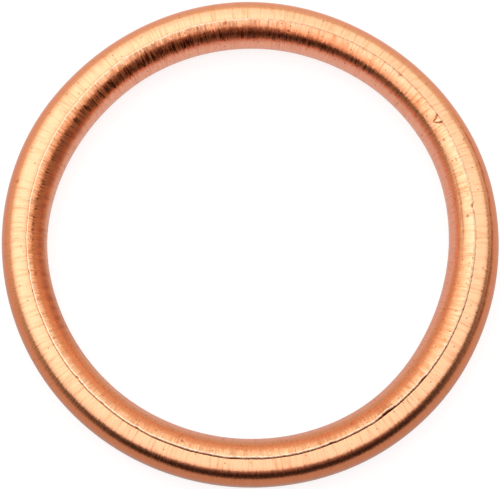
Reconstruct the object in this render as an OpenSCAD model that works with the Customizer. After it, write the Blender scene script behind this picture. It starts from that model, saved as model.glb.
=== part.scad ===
// Exhaust gasket: a copper ring that is crushed between a cylinder head and an exhaust pipe.
// One strip of sheet copper is rolled into a hollow round section, and its two long edges lap at
// the crown. The edge from the outer side bends in and runs beneath the other. The edge from the
// hole side lies on it: it stays straight where it leaves the round, as the end of a rolled strip
// does, and ends in a rounded lip that stands up by about the thickness of the sheet.
// The ring lies flat on its underside, with its seam up. Sizes are in millimetres.

/* [Ring] */
// Inside diameter of the ring, across its inner land
inside_d = 38; // [20:0.5:90]
// Diameter of the rolled section
section_d = 4.6; // [3.8:0.1:7]
// Depth to which the underside and both walls are pressed flat when the ring is sized
land_depth = 0.04; // [0.02:0.01:0.08]

/* [Sheet] */
// Thickness of the copper sheet
sheet_t = 0.3; // [0.2:0.02:0.4]
// Inside radius of the bend where the outer edge turns in beneath the lip
bend_r = 0.15; // [0.05:0.01:0.3]

/* [Seam] */
// Angle of the lip from the crown towards the hole, seen in the section
seam_angle = 5; // [0:1:12]
// Angle of the section over which the two layers lap
lap_angle = 50; // [42:1:60]
// Gap between the two layers of the lap
lap_gap = 0.02; // [0.01:0.01:0.05]

/* [Hidden] */
$fn = 128;

// How far a round reaches past the face that it runs into, so that the two cross cleanly
hair = 0.001;
// Sides of a sector's outline, which only has to stay outside the section
sector_sides = 4;
// How far the slit between the layers runs on past the lower layer's edge, into the hollow
slit_run_out = 2;

section_r = section_d / 2;
// Inner face of the wall
hollow_r = section_r - sheet_t;
// Outer and inner face of the layer that lies beneath the lip
lap_face_r = hollow_r - lap_gap;
lap_back_r = lap_face_r - sheet_t;
// Half the distance across the section's lands
land_r = section_r - land_depth;
ring_mid_r = inside_d / 2 + land_r;
reach = 2 * section_r;

// The lap is drawn with its straight stretch level, and then turned to lean towards the hole.
// Drawn like that, the lip's rounded edge stands straight above the bend of the lower layer.
bend_c_y = lap_back_r - bend_r;
bend_turn = acos(bend_c_y / (hollow_r - bend_r));
straight = bend_c_y * tan(bend_turn);
lip_c_y = section_r - hair - sheet_t / 2;
lip_at = atan(straight / lip_c_y);
lap_end_at = lip_at - lap_angle;
lip_lean = lip_at + seam_angle;

// A point of the section. Angles start at the crown and grow outward.
function polar(r, angle) = r * [sin(angle), cos(angle)];

// A slice of the section between two angles
module sector(from, to) {
    turn = (to - from) / sector_sides;
    polygon([[0, 0], for (i = [0 : sector_sides]) polar(reach, from + i * turn)]);
}

// A level band above the section's centre, between two heights
module band(length, from_y, to_y) {
    translate([0, from_y]) square([length, to_y - from_y]);
}

// A round of radius r whose sides and underside are pressed flat
module pressed_round(r) {
    flat_at = r - land_depth;
    intersection() {
        circle(r);
        translate([-flat_at, -flat_at]) square([2 * flat_at, flat_at + reach]);
    }
}

module bend_round(r) {
    translate([straight, bend_c_y]) circle(r + hair);
}

module lip_round() {
    translate([straight, lip_c_y]) circle(sheet_t / 2 + hair);
}

// The straight stretch and the rounded edge in which the upper layer ends
module lip() {
    band(straight, hollow_r - lap_gap / 2, section_r - hair);
    lip_round();
}

// What one face of the lower layer encloses, from its hidden edge to its bend
module under_lap(face_r, round_r) {
    circle(face_r);
    band(straight, 0, face_r - hair);
    bend_round(round_r);
}

// The slit between the two layers, and the groove between the lip and the bend
module seam_gap() {
    difference() {
        union() {
            polygon([[straight, bend_c_y], [straight, reach], polar(reach, bend_turn)]);
            band(straight + bend_r / 2, 0, hollow_r - hair);
            intersection() {
                circle(hollow_r);
                sector(lap_end_at - slit_run_out, lip_at);
            }
        }
        under_lap(lap_face_r, bend_r + sheet_t);
        lip_round();
    }
}

// The room that the lower layer takes from the inside of the roll
module lap_room() {
    difference() {
        sector(lap_end_at, bend_turn);
        under_lap(lap_back_r, bend_r);
    }
}

// The rolled strip, cut across
module rolled_section() {
    difference() {
        union() {
            pressed_round(section_r);
            rotate(lip_lean) lip();
        }
        difference() {
            pressed_round(hollow_r);
            rotate(lip_lean) lap_room();
        }
        rotate(lip_lean) seam_gap();
    }
}

module gasket_ring() {
    color("#d08a5c")
    translate([0, 0, land_r])
    rotate_extrude(convexity = 8)
    translate([ring_mid_r, 0])
    rolled_section();
}

gasket_ring();
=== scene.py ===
# %% [markdown]
# A copper exhaust gasket, dressed for its picture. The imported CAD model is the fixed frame: it
# gives the ring's place and size. Here it gets what a real one shows: a rolled strip with a ragged
# lip, fine drawn lines, tarnish, pits and a tear, under soft studio light.

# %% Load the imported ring
import math

import bpy
import numpy as np
from mathutils import Matrix, Vector


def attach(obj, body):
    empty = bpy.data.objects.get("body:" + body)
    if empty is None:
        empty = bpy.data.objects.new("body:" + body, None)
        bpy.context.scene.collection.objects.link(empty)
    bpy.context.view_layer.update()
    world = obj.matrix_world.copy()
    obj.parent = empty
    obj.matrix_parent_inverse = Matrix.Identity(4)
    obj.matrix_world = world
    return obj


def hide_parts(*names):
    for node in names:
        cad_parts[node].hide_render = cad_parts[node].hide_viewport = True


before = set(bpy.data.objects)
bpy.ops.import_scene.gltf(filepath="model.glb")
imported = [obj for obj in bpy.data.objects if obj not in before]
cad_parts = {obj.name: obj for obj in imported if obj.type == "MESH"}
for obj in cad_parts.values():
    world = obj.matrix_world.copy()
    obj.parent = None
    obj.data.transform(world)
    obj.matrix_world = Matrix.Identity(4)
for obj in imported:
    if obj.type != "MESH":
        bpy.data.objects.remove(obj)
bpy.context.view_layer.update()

MM = 0.001

# %% [markdown]
# The real ring starts as a strip of sheet copper, rolled lengthwise until its edges lap. So its
# section is one line of sheet that overlaps itself. It could be drawn freehand, but the CAD has
# it as arcs and straight stretches, and the same few sizes give the same section here. Angles of
# the section start at the crown and grow outward. All of the work on the shape is in millimetres.

# %% Sizes of the rolled strip
INSIDE_D = 38.0
SECTION_R = 2.3
LAND_DEPTH = 0.04
SHEET_T = 0.3
BEND_R = 0.15
LAP_GAP = 0.02
LAP_ANGLE = 50.0

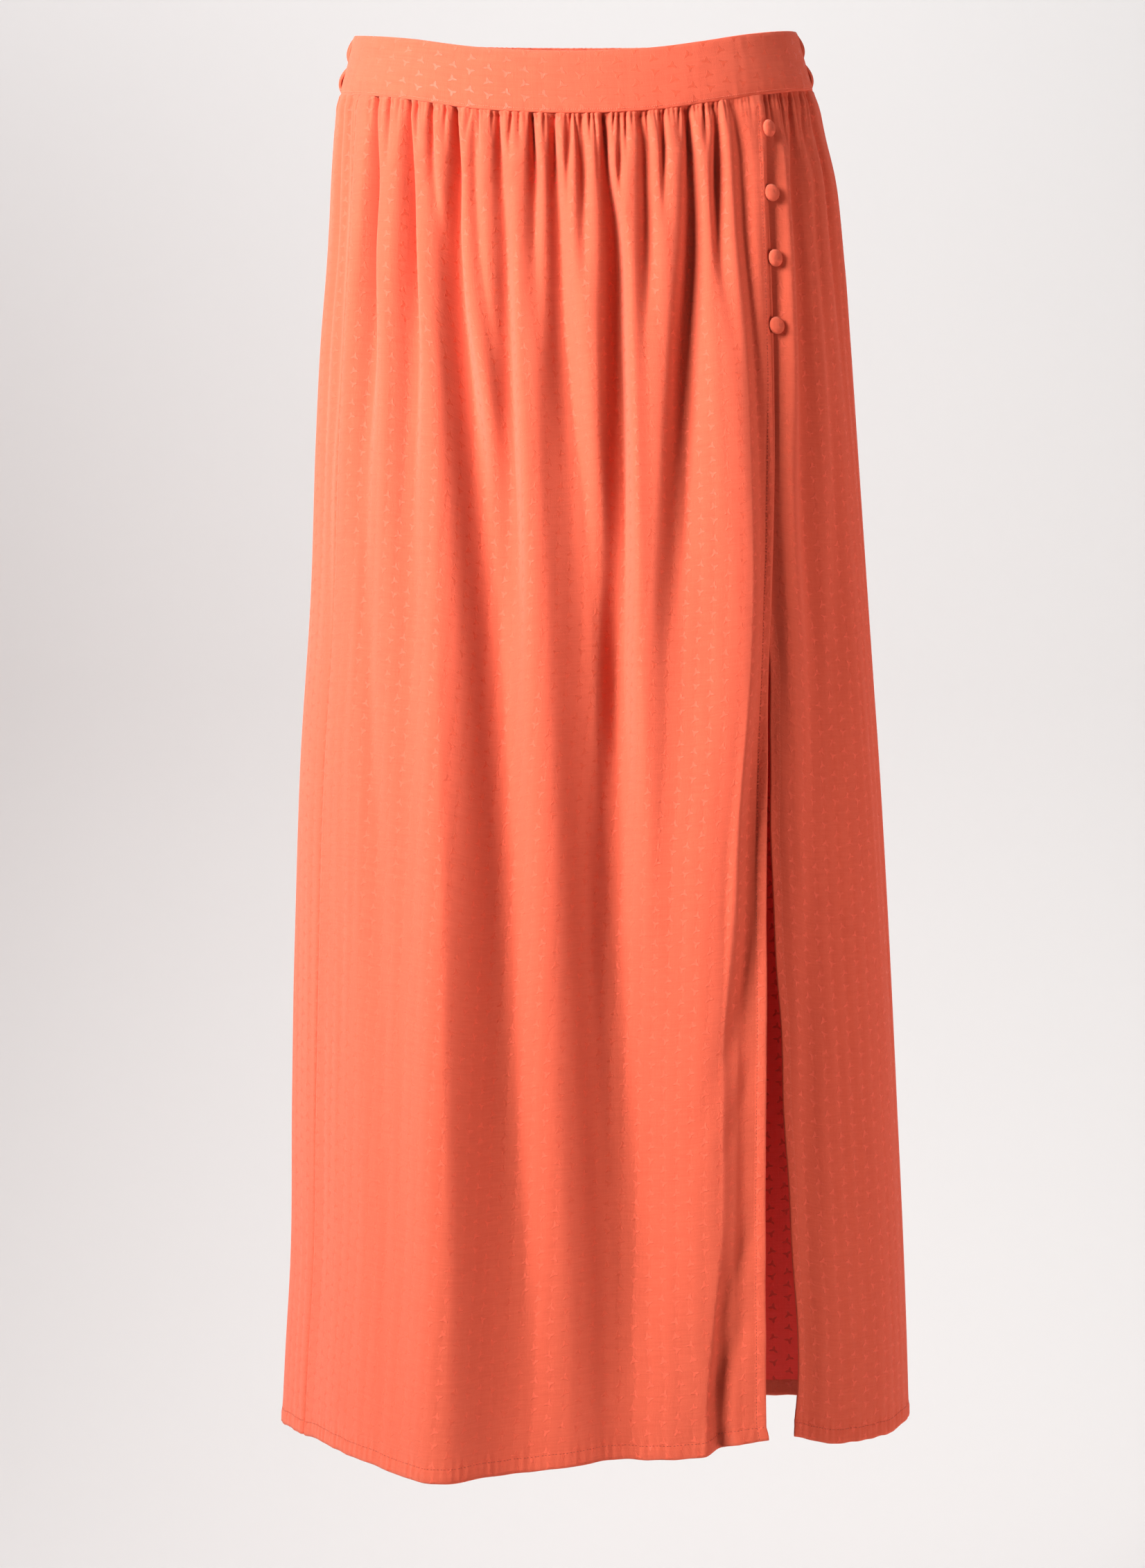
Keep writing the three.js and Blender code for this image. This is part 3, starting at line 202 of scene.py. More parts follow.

→ The task
Every line of the records above needs to be given again exactly.

→ Output below
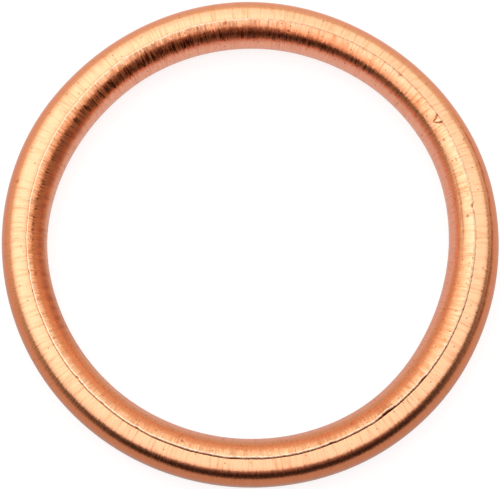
Reconstruct the object in this render as an OpenSCAD model that works with the Customizer. After it, write the Blender scene script behind this picture. It starts from that model, saved as model.glb.
=== part.scad ===
// Exhaust gasket: a copper ring that is crushed between a cylinder head and an exhaust pipe.
// One strip of sheet copper is rolled into a hollow round section, and its two long edges lap at
// the crown. The edge from the outer side bends in and runs beneath the other. The edge from the
// hole side lies on it: it stays straight where it leaves the round, as the end of a rolled strip
// does, and ends in a rounded lip that stands up by about the thickness of the sheet.
// The ring lies flat on its underside, with its seam up. Sizes are in millimetres.

/* [Ring] */
// Inside diameter of the ring, across its inner land
inside_d = 38; // [20:0.5:90]
// Diameter of the rolled section
section_d = 4.6; // [3.8:0.1:7]
// Depth to which the underside and both walls are pressed flat when the ring is sized
land_depth = 0.04; // [0.02:0.01:0.08]

/* [Sheet] */
// Thickness of the copper sheet
sheet_t = 0.3; // [0.2:0.02:0.4]
// Inside radius of the bend where the outer edge turns in beneath the lip
bend_r = 0.15; // [0.05:0.01:0.3]

/* [Seam] */
// Angle of the lip from the crown towards the hole, seen in the section
seam_angle = 5; // [0:1:12]
// Angle of the section over which the two layers lap
lap_angle = 50; // [42:1:60]
// Gap between the two layers of the lap
lap_gap = 0.02; // [0.01:0.01:0.05]

/* [Hidden] */
$fn = 128;

// How far a round reaches past the face that it runs into, so that the two cross cleanly
hair = 0.001;
// Sides of a sector's outline, which only has to stay outside the section
sector_sides = 4;
// How far the slit between the layers runs on past the lower layer's edge, into the hollow
slit_run_out = 2;

section_r = section_d / 2;
// Inner face of the wall
hollow_r = section_r - sheet_t;
// Outer and inner face of the layer that lies beneath the lip
lap_face_r = hollow_r - lap_gap;
lap_back_r = lap_face_r - sheet_t;
// Half the distance across the section's lands
land_r = section_r - land_depth;
ring_mid_r = inside_d / 2 + land_r;
reach = 2 * section_r;

// The lap is drawn with its straight stretch level, and then turned to lean towards the hole.
// Drawn like that, the lip's rounded edge stands straight above the bend of the lower layer.
bend_c_y = lap_back_r - bend_r;
bend_turn = acos(bend_c_y / (hollow_r - bend_r));
straight = bend_c_y * tan(bend_turn);
lip_c_y = section_r - hair - sheet_t / 2;
lip_at = atan(straight / lip_c_y);
lap_end_at = lip_at - lap_angle;
lip_lean = lip_at + seam_angle;

// A point of the section. Angles start at the crown and grow outward.
function polar(r, angle) = r * [sin(angle), cos(angle)];

// A slice of the section between two angles
module sector(from, to) {
    turn = (to - from) / sector_sides;
    polygon([[0, 0], for (i = [0 : sector_sides]) polar(reach, from + i * turn)]);
}

// A level band above the section's centre, between two heights
module band(length, from_y, to_y) {
    translate([0, from_y]) square([length, to_y - from_y]);
}

// A round of radius r whose sides and underside are pressed flat
module pressed_round(r) {
    flat_at = r - land_depth;
    intersection() {
        circle(r);
        translate([-flat_at, -flat_at]) square([2 * flat_at, flat_at + reach]);
    }
}

module bend_round(r) {
    translate([straight, bend_c_y]) circle(r + hair);
}

module lip_round() {
    translate([straight, lip_c_y]) circle(sheet_t / 2 + hair);
}

// The straight stretch and the rounded edge in which the upper layer ends
module lip() {
    band(straight, hollow_r - lap_gap / 2, section_r - hair);
    lip_round();
}

// What one face of the lower layer encloses, from its hidden edge to its bend
module under_lap(face_r, round_r) {
    circle(face_r);
    band(straight, 0, face_r - hair);
    bend_round(round_r);
}

// The slit between the two layers, and the groove between the lip and the bend
module seam_gap() {
    difference() {
        union() {
            polygon([[straight, bend_c_y], [straight, reach], polar(reach, bend_turn)]);
            band(straight + bend_r / 2, 0, hollow_r - hair);
            intersection() {
                circle(hollow_r);
                sector(lap_end_at - slit_run_out, lip_at);
            }
        }
        under_lap(lap_face_r, bend_r + sheet_t);
        lip_round();
    }
}

// The room that the lower layer takes from the inside of the roll
module lap_room() {
    difference() {
        sector(lap_end_at, bend_turn);
        under_lap(lap_back_r, bend_r);
    }
}

// The rolled strip, cut across
module rolled_section() {
    difference() {
        union() {
            pressed_round(section_r);
            rotate(lip_lean) lip();
        }
        difference() {
            pressed_round(hollow_r);
            rotate(lip_lean) lap_room();
        }
        rotate(lip_lean) seam_gap();
    }
}

module gasket_ring() {
    color("#d08a5c")
    translate([0, 0, land_r])
    rotate_extrude(convexity = 8)
    translate([ring_mid_r, 0])
    rolled_section();
}

gasket_ring();
=== scene.py ===
# %% [markdown]
# A copper exhaust gasket, dressed for its picture. The imported CAD model is the fixed frame: it
# gives the ring's place and size. Here it gets what a real one shows: a rolled strip with a ragged
# lip, fine drawn lines, tarnish, pits and a tear, under soft studio light.

# %% Load the imported ring
import math

import bpy
import numpy as np
from mathutils import Matrix, Vector


def attach(obj, body):
    empty = bpy.data.objects.get("body:" + body)
    if empty is None:
        empty = bpy.data.objects.new("body:" + body, None)
        bpy.context.scene.collection.objects.link(empty)
    bpy.context.view_layer.update()
    world = obj.matrix_world.copy()
    obj.parent = empty
    obj.matrix_parent_inverse = Matrix.Identity(4)
    obj.matrix_world = world
    return obj


def hide_parts(*names):
    for node in names:
        cad_parts[node].hide_render = cad_parts[node].hide_viewport = True


before = set(bpy.data.objects)
bpy.ops.import_scene.gltf(filepath="model.glb")
imported = [obj for obj in bpy.data.objects if obj not in before]
cad_parts = {obj.name: obj for obj in imported if obj.type == "MESH"}
for obj in cad_parts.values():
    world = obj.matrix_world.copy()
    obj.parent = None
    obj.data.transform(world)
    obj.matrix_world = Matrix.Identity(4)
for obj in imported:
    if obj.type != "MESH":
        bpy.data.objects.remove(obj)
bpy.context.view_layer.update()

MM = 0.001

# %% [markdown]
# The real ring starts as a strip of sheet copper, rolled lengthwise until its edges lap. So its
# section is one line of sheet that overlaps itself. It could be drawn freehand, but the CAD has
# it as arcs and straight stretches, and the same few sizes give the same section here. Angles of
# the section start at the crown and grow outward. All of the work on the shape is in millimetres.

# %% Sizes of the rolled strip
INSIDE_D = 38.0
SECTION_R = 2.3
LAND_DEPTH = 0.04
SHEET_T = 0.3
BEND_R = 0.15
LAP_GAP = 0.02
LAP_ANGLE = 50.0

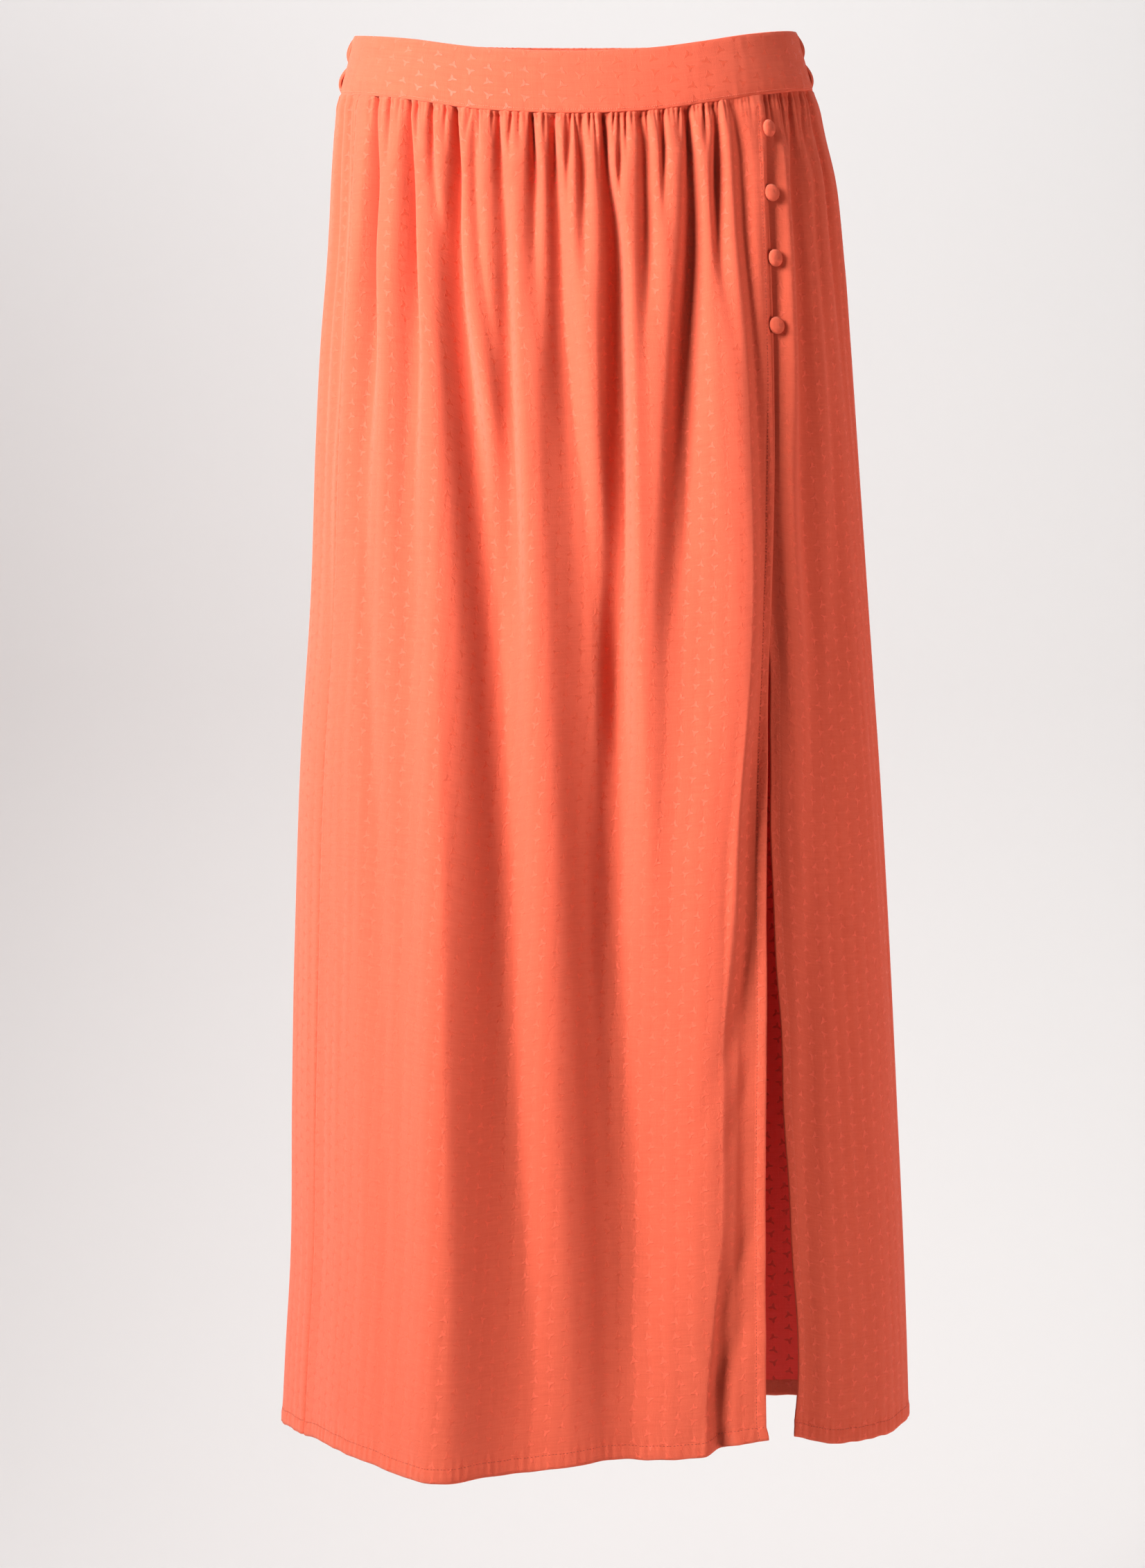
Keep writing the three.js and Blender code for this image. This is part 3, starting at line 202 of scene.py. More parts follow.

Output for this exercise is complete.